• _Data extract_:

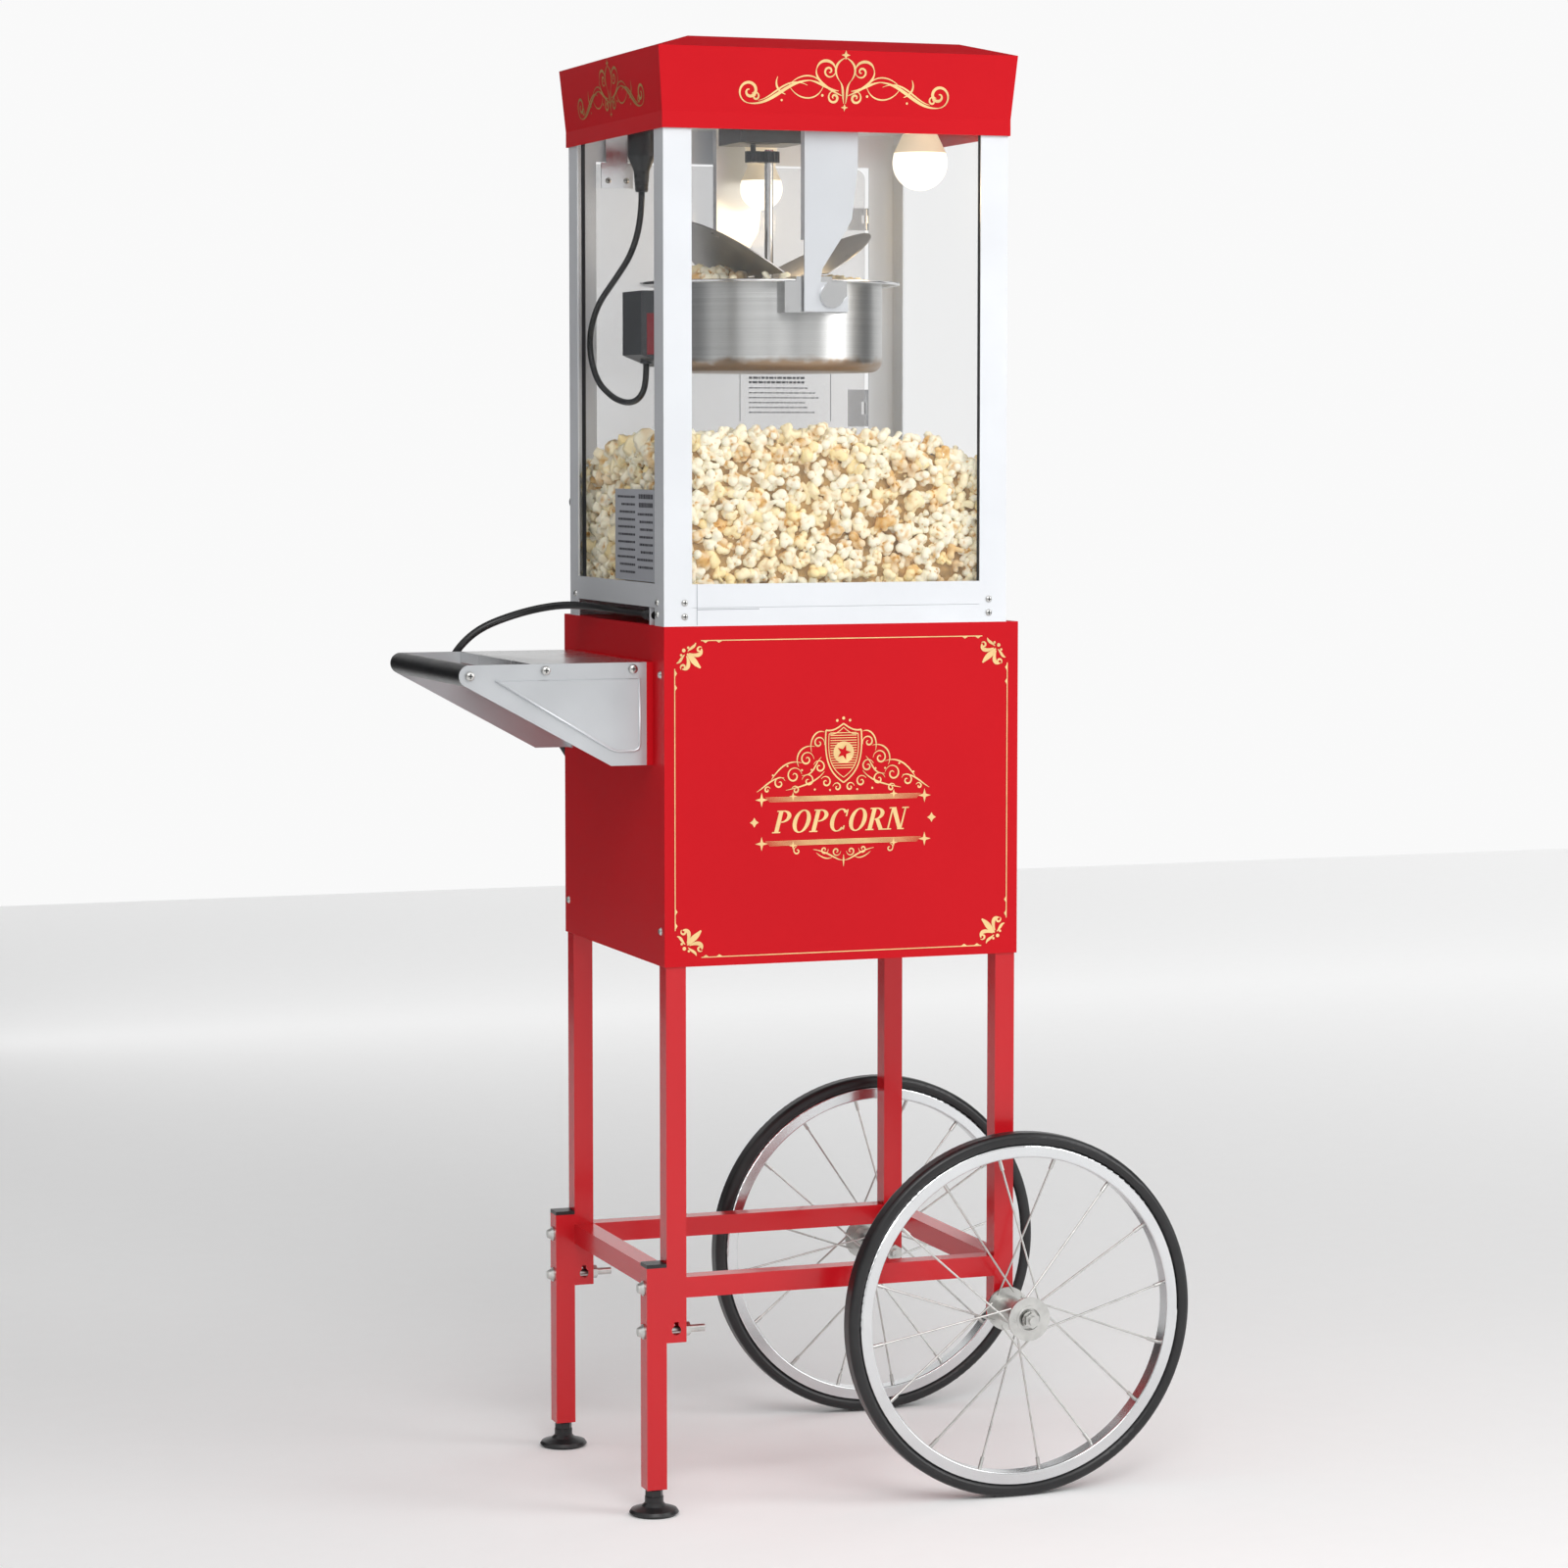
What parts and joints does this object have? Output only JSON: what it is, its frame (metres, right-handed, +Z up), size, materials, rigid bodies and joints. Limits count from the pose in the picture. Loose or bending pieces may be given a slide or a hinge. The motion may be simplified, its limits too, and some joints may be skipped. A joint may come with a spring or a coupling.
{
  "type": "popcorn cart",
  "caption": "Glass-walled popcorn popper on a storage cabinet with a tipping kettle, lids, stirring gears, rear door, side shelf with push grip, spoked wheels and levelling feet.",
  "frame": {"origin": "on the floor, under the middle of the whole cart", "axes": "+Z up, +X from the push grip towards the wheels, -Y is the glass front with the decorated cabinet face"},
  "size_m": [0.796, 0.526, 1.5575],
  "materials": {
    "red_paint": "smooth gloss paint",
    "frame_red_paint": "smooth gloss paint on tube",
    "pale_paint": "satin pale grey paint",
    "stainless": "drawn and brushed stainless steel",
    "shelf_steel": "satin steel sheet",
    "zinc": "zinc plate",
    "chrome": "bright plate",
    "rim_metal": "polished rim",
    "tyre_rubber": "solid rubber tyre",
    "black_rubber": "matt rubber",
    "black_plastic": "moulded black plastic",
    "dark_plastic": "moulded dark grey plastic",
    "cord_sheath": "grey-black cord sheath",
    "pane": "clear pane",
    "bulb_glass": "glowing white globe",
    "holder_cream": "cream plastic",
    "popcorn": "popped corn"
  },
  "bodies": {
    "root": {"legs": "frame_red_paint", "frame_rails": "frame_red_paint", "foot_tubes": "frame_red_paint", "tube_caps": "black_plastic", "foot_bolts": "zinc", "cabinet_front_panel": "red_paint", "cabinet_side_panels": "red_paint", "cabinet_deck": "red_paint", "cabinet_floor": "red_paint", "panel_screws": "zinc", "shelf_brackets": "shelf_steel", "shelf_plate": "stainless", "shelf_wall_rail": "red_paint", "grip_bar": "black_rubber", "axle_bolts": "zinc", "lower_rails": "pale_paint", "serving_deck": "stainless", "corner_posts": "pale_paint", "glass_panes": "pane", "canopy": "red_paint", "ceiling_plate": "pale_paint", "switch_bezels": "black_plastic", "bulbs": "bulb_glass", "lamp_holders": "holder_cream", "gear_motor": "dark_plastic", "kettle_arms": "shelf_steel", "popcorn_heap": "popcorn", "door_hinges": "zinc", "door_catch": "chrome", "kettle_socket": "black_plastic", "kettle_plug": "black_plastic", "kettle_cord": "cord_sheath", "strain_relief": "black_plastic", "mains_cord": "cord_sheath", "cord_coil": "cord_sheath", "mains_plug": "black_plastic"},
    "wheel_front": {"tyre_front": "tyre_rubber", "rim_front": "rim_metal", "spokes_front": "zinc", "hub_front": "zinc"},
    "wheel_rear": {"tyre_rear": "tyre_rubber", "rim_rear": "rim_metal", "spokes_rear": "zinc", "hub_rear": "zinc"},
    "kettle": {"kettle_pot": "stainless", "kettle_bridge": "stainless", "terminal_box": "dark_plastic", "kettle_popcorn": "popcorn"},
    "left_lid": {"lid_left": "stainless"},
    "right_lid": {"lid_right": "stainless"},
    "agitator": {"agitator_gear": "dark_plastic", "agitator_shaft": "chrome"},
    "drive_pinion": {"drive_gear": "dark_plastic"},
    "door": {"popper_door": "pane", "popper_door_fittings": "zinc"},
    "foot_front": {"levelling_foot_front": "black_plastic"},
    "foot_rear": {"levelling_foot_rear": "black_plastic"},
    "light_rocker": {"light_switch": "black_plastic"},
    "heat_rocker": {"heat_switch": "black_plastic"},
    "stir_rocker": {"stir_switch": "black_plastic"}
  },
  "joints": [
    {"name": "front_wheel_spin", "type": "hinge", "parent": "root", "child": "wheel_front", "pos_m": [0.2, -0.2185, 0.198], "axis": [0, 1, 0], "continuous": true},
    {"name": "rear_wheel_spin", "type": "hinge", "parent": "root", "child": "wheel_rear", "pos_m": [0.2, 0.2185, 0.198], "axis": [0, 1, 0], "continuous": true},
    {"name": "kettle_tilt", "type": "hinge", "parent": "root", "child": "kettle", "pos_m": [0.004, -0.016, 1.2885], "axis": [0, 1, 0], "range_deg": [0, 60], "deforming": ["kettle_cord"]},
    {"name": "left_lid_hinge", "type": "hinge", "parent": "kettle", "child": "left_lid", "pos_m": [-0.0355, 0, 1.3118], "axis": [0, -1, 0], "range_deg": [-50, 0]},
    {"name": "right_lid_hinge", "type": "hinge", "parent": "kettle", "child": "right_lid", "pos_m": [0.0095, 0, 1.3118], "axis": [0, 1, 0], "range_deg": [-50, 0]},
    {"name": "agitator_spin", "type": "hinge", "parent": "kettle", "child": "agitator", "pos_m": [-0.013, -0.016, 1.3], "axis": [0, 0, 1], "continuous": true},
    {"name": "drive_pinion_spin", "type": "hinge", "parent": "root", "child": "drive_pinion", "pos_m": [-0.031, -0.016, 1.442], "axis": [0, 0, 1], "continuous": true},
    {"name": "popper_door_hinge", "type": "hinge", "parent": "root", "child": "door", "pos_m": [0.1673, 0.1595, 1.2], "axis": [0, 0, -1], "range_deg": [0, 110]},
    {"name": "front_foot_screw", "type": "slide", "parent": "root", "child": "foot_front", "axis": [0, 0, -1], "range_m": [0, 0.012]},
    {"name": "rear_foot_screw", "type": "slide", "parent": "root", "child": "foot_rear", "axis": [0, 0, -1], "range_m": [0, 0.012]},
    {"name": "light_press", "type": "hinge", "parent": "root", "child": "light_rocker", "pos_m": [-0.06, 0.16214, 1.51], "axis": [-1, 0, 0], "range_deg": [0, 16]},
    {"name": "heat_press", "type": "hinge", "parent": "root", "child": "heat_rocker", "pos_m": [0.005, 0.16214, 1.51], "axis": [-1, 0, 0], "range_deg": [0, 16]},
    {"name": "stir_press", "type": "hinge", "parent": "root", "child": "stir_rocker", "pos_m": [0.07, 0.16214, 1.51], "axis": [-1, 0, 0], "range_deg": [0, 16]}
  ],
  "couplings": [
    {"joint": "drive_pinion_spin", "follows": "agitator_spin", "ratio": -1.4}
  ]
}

• _What you have to do_:
Print out the whole listing exactly as it appears.

• _Answer below_:
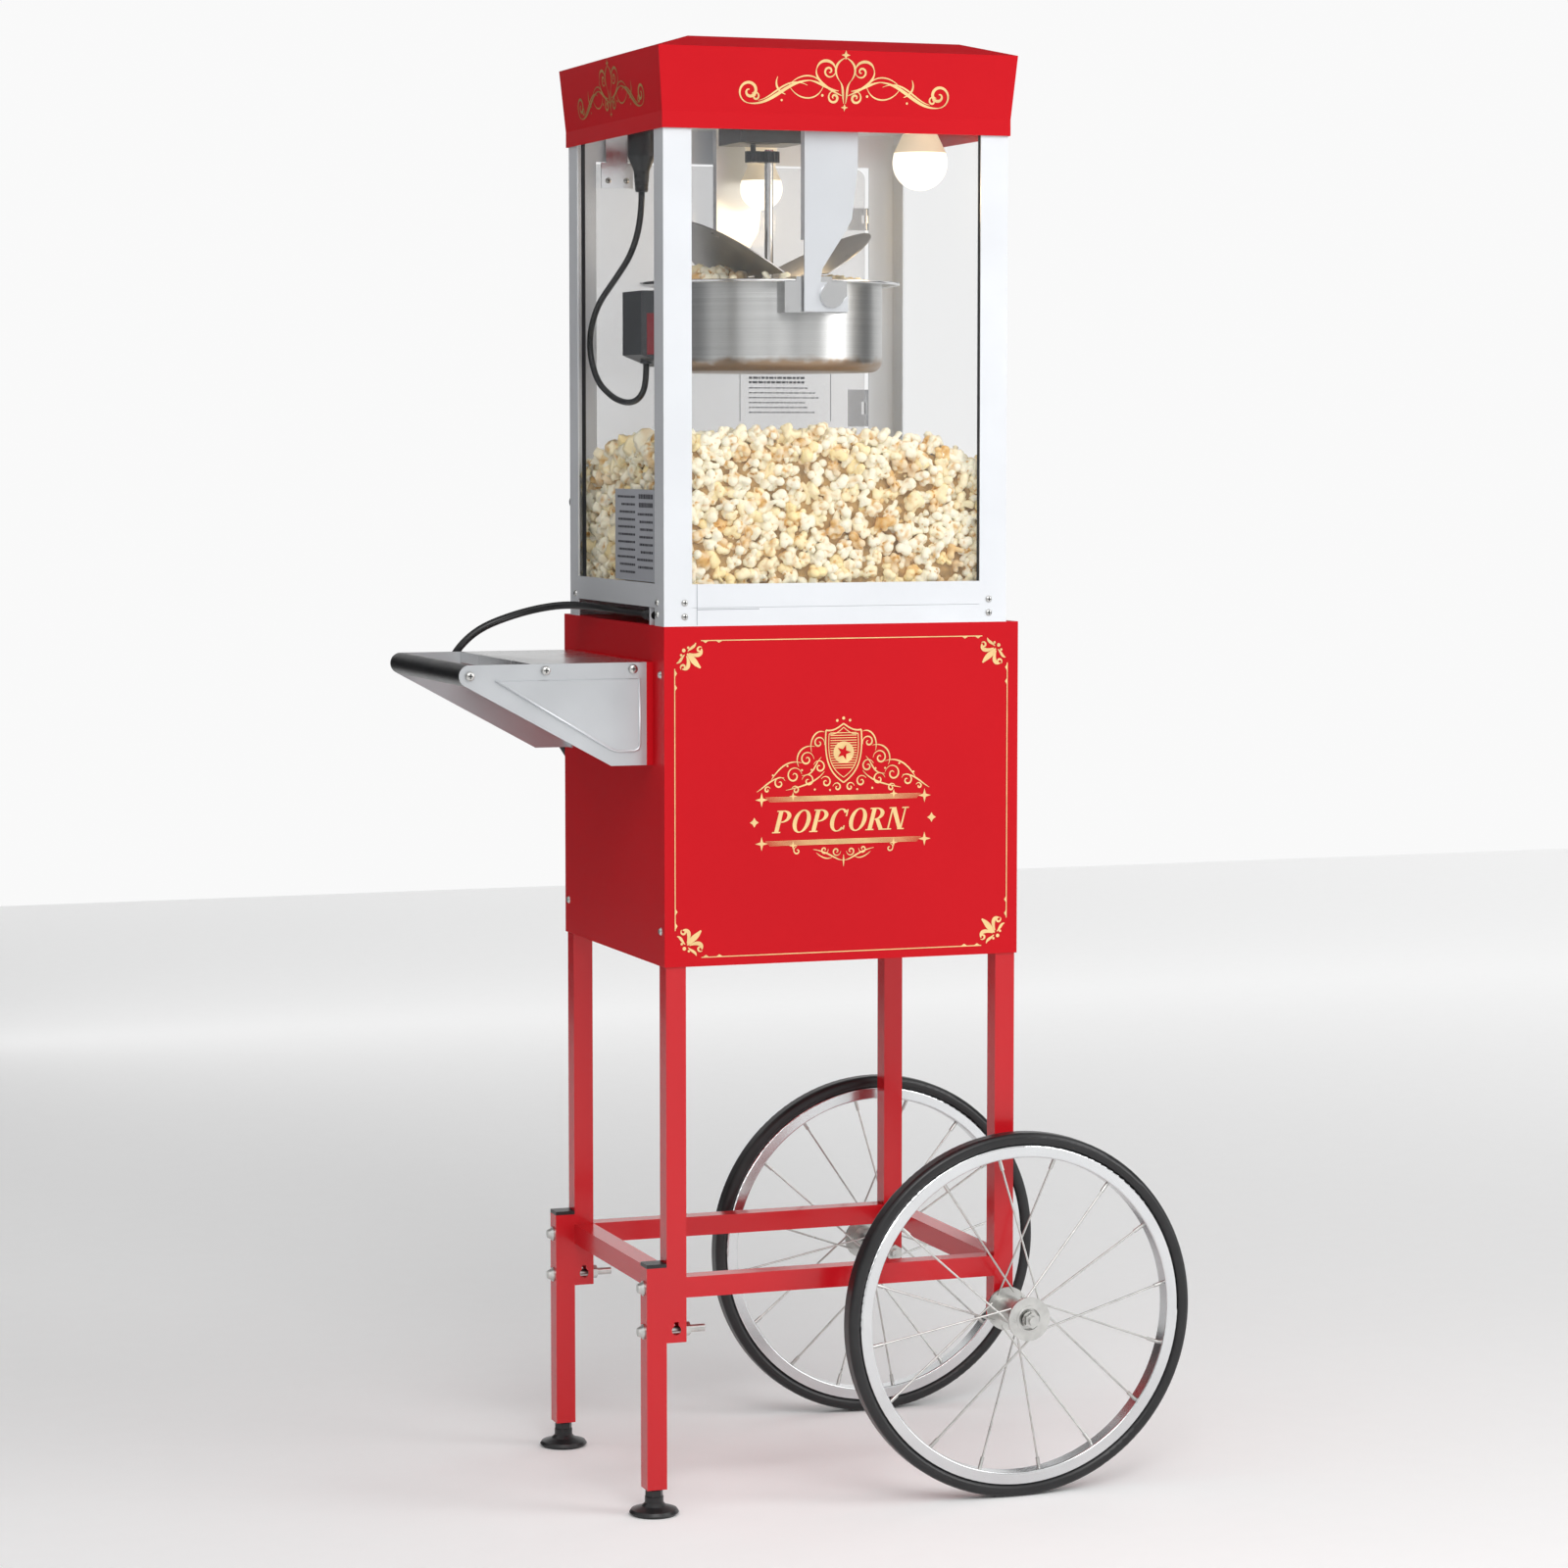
What parts and joints does this object have? Output only JSON: what it is, its frame (metres, right-handed, +Z up), size, materials, rigid bodies and joints. Limits count from the pose in the picture. Loose or bending pieces may be given a slide or a hinge. The motion may be simplified, its limits too, and some joints may be skipped. A joint may come with a spring or a coupling.
{
  "type": "popcorn cart",
  "caption": "Glass-walled popcorn popper on a storage cabinet with a tipping kettle, lids, stirring gears, rear door, side shelf with push grip, spoked wheels and levelling feet.",
  "frame": {"origin": "on the floor, under the middle of the whole cart", "axes": "+Z up, +X from the push grip towards the wheels, -Y is the glass front with the decorated cabinet face"},
  "size_m": [0.796, 0.526, 1.5575],
  "materials": {
    "red_paint": "smooth gloss paint",
    "frame_red_paint": "smooth gloss paint on tube",
    "pale_paint": "satin pale grey paint",
    "stainless": "drawn and brushed stainless steel",
    "shelf_steel": "satin steel sheet",
    "zinc": "zinc plate",
    "chrome": "bright plate",
    "rim_metal": "polished rim",
    "tyre_rubber": "solid rubber tyre",
    "black_rubber": "matt rubber",
    "black_plastic": "moulded black plastic",
    "dark_plastic": "moulded dark grey plastic",
    "cord_sheath": "grey-black cord sheath",
    "pane": "clear pane",
    "bulb_glass": "glowing white globe",
    "holder_cream": "cream plastic",
    "popcorn": "popped corn"
  },
  "bodies": {
    "root": {"legs": "frame_red_paint", "frame_rails": "frame_red_paint", "foot_tubes": "frame_red_paint", "tube_caps": "black_plastic", "foot_bolts": "zinc", "cabinet_front_panel": "red_paint", "cabinet_side_panels": "red_paint", "cabinet_deck": "red_paint", "cabinet_floor": "red_paint", "panel_screws": "zinc", "shelf_brackets": "shelf_steel", "shelf_plate": "stainless", "shelf_wall_rail": "red_paint", "grip_bar": "black_rubber", "axle_bolts": "zinc", "lower_rails": "pale_paint", "serving_deck": "stainless", "corner_posts": "pale_paint", "glass_panes": "pane", "canopy": "red_paint", "ceiling_plate": "pale_paint", "switch_bezels": "black_plastic", "bulbs": "bulb_glass", "lamp_holders": "holder_cream", "gear_motor": "dark_plastic", "kettle_arms": "shelf_steel", "popcorn_heap": "popcorn", "door_hinges": "zinc", "door_catch": "chrome", "kettle_socket": "black_plastic", "kettle_plug": "black_plastic", "kettle_cord": "cord_sheath", "strain_relief": "black_plastic", "mains_cord": "cord_sheath", "cord_coil": "cord_sheath", "mains_plug": "black_plastic"},
    "wheel_front": {"tyre_front": "tyre_rubber", "rim_front": "rim_metal", "spokes_front": "zinc", "hub_front": "zinc"},
    "wheel_rear": {"tyre_rear": "tyre_rubber", "rim_rear": "rim_metal", "spokes_rear": "zinc", "hub_rear": "zinc"},
    "kettle": {"kettle_pot": "stainless", "kettle_bridge": "stainless", "terminal_box": "dark_plastic", "kettle_popcorn": "popcorn"},
    "left_lid": {"lid_left": "stainless"},
    "right_lid": {"lid_right": "stainless"},
    "agitator": {"agitator_gear": "dark_plastic", "agitator_shaft": "chrome"},
    "drive_pinion": {"drive_gear": "dark_plastic"},
    "door": {"popper_door": "pane", "popper_door_fittings": "zinc"},
    "foot_front": {"levelling_foot_front": "black_plastic"},
    "foot_rear": {"levelling_foot_rear": "black_plastic"},
    "light_rocker": {"light_switch": "black_plastic"},
    "heat_rocker": {"heat_switch": "black_plastic"},
    "stir_rocker": {"stir_switch": "black_plastic"}
  },
  "joints": [
    {"name": "front_wheel_spin", "type": "hinge", "parent": "root", "child": "wheel_front", "pos_m": [0.2, -0.2185, 0.198], "axis": [0, 1, 0], "continuous": true},
    {"name": "rear_wheel_spin", "type": "hinge", "parent": "root", "child": "wheel_rear", "pos_m": [0.2, 0.2185, 0.198], "axis": [0, 1, 0], "continuous": true},
    {"name": "kettle_tilt", "type": "hinge", "parent": "root", "child": "kettle", "pos_m": [0.004, -0.016, 1.2885], "axis": [0, 1, 0], "range_deg": [0, 60], "deforming": ["kettle_cord"]},
    {"name": "left_lid_hinge", "type": "hinge", "parent": "kettle", "child": "left_lid", "pos_m": [-0.0355, 0, 1.3118], "axis": [0, -1, 0], "range_deg": [-50, 0]},
    {"name": "right_lid_hinge", "type": "hinge", "parent": "kettle", "child": "right_lid", "pos_m": [0.0095, 0, 1.3118], "axis": [0, 1, 0], "range_deg": [-50, 0]},
    {"name": "agitator_spin", "type": "hinge", "parent": "kettle", "child": "agitator", "pos_m": [-0.013, -0.016, 1.3], "axis": [0, 0, 1], "continuous": true},
    {"name": "drive_pinion_spin", "type": "hinge", "parent": "root", "child": "drive_pinion", "pos_m": [-0.031, -0.016, 1.442], "axis": [0, 0, 1], "continuous": true},
    {"name": "popper_door_hinge", "type": "hinge", "parent": "root", "child": "door", "pos_m": [0.1673, 0.1595, 1.2], "axis": [0, 0, -1], "range_deg": [0, 110]},
    {"name": "front_foot_screw", "type": "slide", "parent": "root", "child": "foot_front", "axis": [0, 0, -1], "range_m": [0, 0.012]},
    {"name": "rear_foot_screw", "type": "slide", "parent": "root", "child": "foot_rear", "axis": [0, 0, -1], "range_m": [0, 0.012]},
    {"name": "light_press", "type": "hinge", "parent": "root", "child": "light_rocker", "pos_m": [-0.06, 0.16214, 1.51], "axis": [-1, 0, 0], "range_deg": [0, 16]},
    {"name": "heat_press", "type": "hinge", "parent": "root", "child": "heat_rocker", "pos_m": [0.005, 0.16214, 1.51], "axis": [-1, 0, 0], "range_deg": [0, 16]},
    {"name": "stir_press", "type": "hinge", "parent": "root", "child": "stir_rocker", "pos_m": [0.07, 0.16214, 1.51], "axis": [-1, 0, 0], "range_deg": [0, 16]}
  ],
  "couplings": [
    {"joint": "drive_pinion_spin", "follows": "agitator_spin", "ratio": -1.4}
  ]
}